Virtually every morning for nine years and three months, Ira and Phyllis Geronomous had walked the strip of macadamized beachfront that was known throughout Dania, Florida, as “The Broadwalk.” Now, since his death almost two years ago, Phyllis continued to walk it, more out of habit than desire. Today, Black Friday, the day after Thanksgiving, the beautiful weather did not match her mood, though she felt better after her talk with Ira. The sea, a Caribbean azure, winked at her as she made the turn from the shaded section of the path to the straightaway that led past the band shell, the cheap bathing suit and T-shirt boutiques, the snack shops, and greasy restaurants. In stark contrast, on the other side of the tarmac was a swath of flat pristine beach that met the aqua water. No one, not even the meshuga suntanners, was on the beach side yet. The Broadwalk was already peppered with pedestrians—dozens of people over sixty-five who found sleep impossible beyond 5 a.m. and did their morning constitutionals before the heat became too oppressive.

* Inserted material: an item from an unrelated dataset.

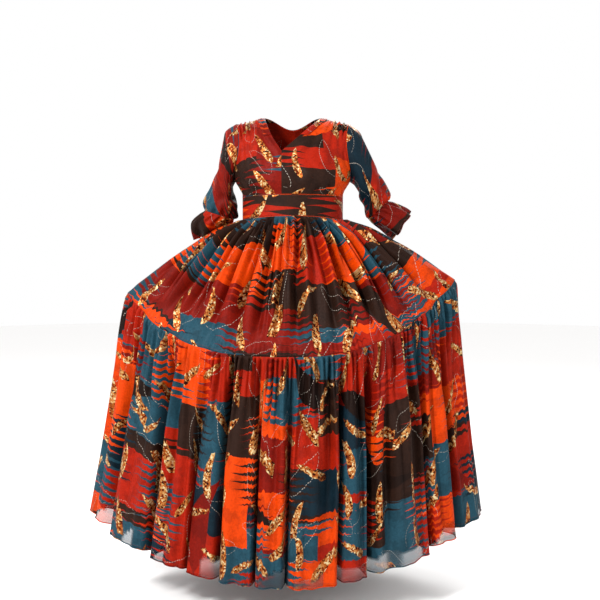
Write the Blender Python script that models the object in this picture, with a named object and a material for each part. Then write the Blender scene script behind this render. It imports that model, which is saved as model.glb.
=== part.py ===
"""A habesha kemis: a floor length dress of printed chiffon, shown as it is worn, with the skirt held out.

Metres, +Z up. The origin is the middle of the shoulder line, where the dress is held up. The wearer
faces -Y, so the wearer's left is at +X. Every piece is a wall of cloth round a surface S(u, v), where
u runs round the dress and v runs down it.
"""

import math

import bmesh
import bpy
import numpy as np

# Cloth and seams
WALL = 0.0015
SEAM_GAP = 0.0006
LAID_ON_GAP = 0.0005

# Bodice, seen from the front
BODY_CENTRE_X = 0.008
NECK_HALF_WIDTH = 0.085
SHOULDER_HALF_WIDTH = 0.165
SHOULDER_FALL = 0.016
SHOULDER_ROUND = 0.38
BACK_NECK_DROP = 0.030
ARMHOLE_DROP = 0.190
ARMHOLE_HALF_DEPTH = 0.058
NECKBAND_WIDTH = 0.021
NECKBAND_END_DROP = 0.052
BUST_DROP = 0.165
BUST_TURN = math.radians(36)
BUST_RISE = 0.012
BUST_SPREAD = 0.050

# Midriff band: drops of its edges in the middle, and how much lower they are at the sides
BAND_TOP_DROP = 0.228
BAND_TOP_DIP = 0.006
BAND_BOTTOM_DROP = 0.291
BAND_BOTTOM_DIP = 0.013

BAND_TOP_ROOT = math.sqrt(BAND_TOP_DROP)
BAND_SIDE_ROOT = math.sqrt(BAND_TOP_DROP + BAND_TOP_DIP)

# Shape of the body of the dress above the skirt, a row for each level below the shoulder line
BODY = np.array([
    (0.000, 0.240, 0.000, 0.000),
    (0.010, 0.226, 0.038, 0.038),
    (0.035, 0.206, 0.072, 0.070),
    (0.100, 0.190, 0.112, 0.101),
    (0.160, 0.181, 0.136, 0.113),
    (0.190, 0.172, 0.139, 0.115),
    (0.230, 0.152, 0.128, 0.116),
    (0.310, 0.152, 0.134, 0.122),
], dtype=[("drop", float), ("half_width", float), ("front", float), ("back", float)])

# Front neckline: x of the wearer's right and left edge at each drop, down to the point of the V
NECKLINE = np.array([
    (0.000, -0.077, 0.092),
    (0.052, -0.055, 0.032),
    (0.101, -0.024, -0.024),
], dtype=[("drop", float), ("right", float), ("left", float)])

# Skirt rings: centre, half width, depths, height in the middle, rise at the sides, how late that rise
# comes towards the wearer's right and left, and how round the ring is
RINGS = np.array([
    ("tier", 0.003, 0.498, 0.260, 0.250, -0.692, 0.187, 3.2, 2.5, 0.45),
    ("hem", -0.013, 0.590, 0.285, 0.275, -1.352, 0.150, 2.0, 2.0, 0.60),
], dtype=[("name", "U8"), ("centre_x", float), ("half_width", float), ("front", float), ("back", float),
          ("middle_z", float), ("rise", float), ("right_power", float), ("left_power", float),
          ("roundness", float)])
HAND_TILT = 0.020
UPPER_BULGE = 0.016
LOWER_BULGE = 0.012
UPPER_SIDE_PULL = 0.6
LOWER_SIDE_PULL = 1.6

# Gathers of the whole skirt, counted all the way round
WAIST_GATHERS = 48
WAIST_GATHER_DEPTH = 0.0044
TIER_GATHERS = 64
TIER_GATHER_DEPTH = 0.0075

# Creases between the skirt's large folds, as places round the ring: -1 to 1 is the front, 1 to 3 the back
FOLD_CREASES = np.array([
    -0.83, -0.60, -0.42, -0.28, -0.13, 0.00, 0.22, 0.35, 0.65, 0.80,
    1.20, 1.36, 1.53, 1.67, 1.83, 2.00, 2.15, 2.36, 2.51, 2.67, 2.83,
])
USUAL_FOLD_WIDTH = 0.19
UPPER_FOLD_DEPTH = 0.008
TIER_FOLD_DEPTH = 0.005
HEM_FOLD_DEPTH = 0.030

# Gathers of the bodice and cuffs
SHOULDER_GATHERS = 4
SHOULDER_GATHER_DEPTH = 0.0028
BUST_GATHERS = 4
BUST_GATHER_DEPTH = 0.0030
CUFF_GATHERS = 13
CUFF_GATHER_DEPTH = 0.0030
FLOUNCE_WAVES = 5
FLOUNCE_WAVE_DEPTH = 0.0080

# Sleeves: at each stage along the arm, the edge away from the body and the edge beside it as the
# front view shows them, the middle of the section along y, and half its depth along y
SECTION = [("along", float), ("outer_x", float), ("outer_z", float), ("inner_x", float),
           ("inner_z", float), ("middle_y", float), ("half_depth", float)]
SLEEVES = {
    "left": np.array([
        (0.00, 0.176, -0.016, 0.182, -0.190, 0.000, 0.058),
        (0.18, 0.208, -0.040, 0.194, -0.198, 0.003, 0.064),
        (0.45, 0.246, -0.115, 0.210, -0.222, 0.013, 0.061),
        (0.75, 0.288, -0.190, 0.225, -0.257, 0.028, 0.057),
        (0.92, 0.305, -0.232, 0.233, -0.289, 0.038, 0.054),
        (1.00, 0.299, -0.246, 0.240, -0.301, 0.042, 0.043),
    ], dtype=SECTION),
    "right": np.array([
        (0.00, -0.160, -0.016, -0.166, -0.190, 0.000, 0.058),
        (0.18, -0.194, -0.040, -0.174, -0.208, 0.003, 0.065),
        (0.45, -0.213, -0.115, -0.172, -0.236, 0.012, 0.063),
        (0.75, -0.238, -0.200, -0.164, -0.270, 0.026, 0.060),
        (0.92, -0.264, -0.256, -0.162, -0.293, 0.036, 0.056),
        (1.00, -0.262, -0.275, -0.173, -0.302, 0.040, 0.044),
    ], dtype=SECTION),
}
FLOUNCES = {
    "left": np.array([
        (0.00, 0.299, -0.246, 0.240, -0.301, 0.042, 0.043),
        (0.45, 0.340, -0.262, 0.276, -0.328, 0.058, 0.050),
        (1.00, 0.372, -0.284, 0.322, -0.360, 0.082, 0.054),
    ], dtype=SECTION),
    "right": np.array([
        (0.00, -0.262, -0.275, -0.173, -0.302, 0.040, 0.044),
        (0.50, -0.303, -0.318, -0.188, -0.322, 0.064, 0.052),
        (1.00, -0.293, -0.362, -0.214, -0.345, 0.092, 0.052),
    ], dtype=SECTION),
}
SIDES = {"left": 1, "right": -1}
ARMHOLE_CLEARANCE_TOP = 0.0007
ARMHOLE_CLEARANCE_UNDERARM = 0.0026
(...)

Phyllis didn’t know why she was walking now. She had walked with Ira because he had to: with congestive heart failure you had to keep the circulation moving, the weight down, and the fluids out of your lungs. Ira wouldn’t walk without her, so every morning they’d both gotten up and she’d done the three miles down to the parking lot and the three miles back, past the Howard Johnson’s, past the palm trees and cheap motels, all the way to the California Dream Inn before quitting for the day.

Now she passed the Pinehearst and, as usual, Sylvia Katz was sitting out in front on her webbed aluminum lawn chair, waiting, with her ubiquitous huge black patent leather purse perched on her lap. Sylvia Katz was in her mid-seventies, maybe more, though she wouldn’t admit it. She was zaftig , short, and her hair had thinned. She wore it teased and colored red—the unnatural red of those poisonous maraschino cherries that they put on top of the Chinese food in the bad restaurants down here. She was from Queens—Kew Gardens—and had spent the last fifteen years of her married life living here. She was neither smart nor witty, but she was loyal and patient and the best that Phyllis could do in the friendship department right now. Here, friends had died or dispersed in the diaspora of the aging. “Can I walk with you?” Sylvia asked, as she always did.

“It’s a free country,” Phyllis answered with a shrug, completing the morning ritual in their usual way.

Sylvia Katz pushed herself up from the chair and stepped past the concrete balustrade that separated Pinehearst Gardens from The Broadwalk hoi polloi. They walked in near silence for a moment, the only sound being the noise of Sylvia’s sandals shuffling, and the swishing of her purse rubbing against her shorts. Over and over again Phyllis had begged Sylvia both to leave the purse behind and to get a pair of Reeboks just like everybody else. But Sylvia wouldn’t do it. You couldn’t tell with Sylvia whether it was that she hated change or that she couldn’t spend the money. Phyllis shrugged. What did it matter if Sylvia schlepped the purse or dragged her feet? So it made her walk more slowly. Big deal. They weren’t going anywhere.

“I told Ira,” Phyllis announced.

“Do you think he was upset?” Sylvia asked.

“How could I know?” Phyllis heard her own voice betraying the irritation that Sylvia so often made her feel. “Even when he was alive, you couldn’t tell if Ira was feeling anything. In the hospital, with his lungs filled with fluid, he didn’t complain.”

They were past the band shell, empty except for the sign that announced the swing-band concert that night. Once a week The Broadwalk was thronged with couples joined together by the lindy. Sylvia, whose husband had deserted her a few years earlier after over twenty-one years of marriage, came regularly and sat watching, her patent leather purse firmly held on her lap. But no matter how often she invited Phyllis, Phyllis abstained. Sylvia never noticed and kept asking.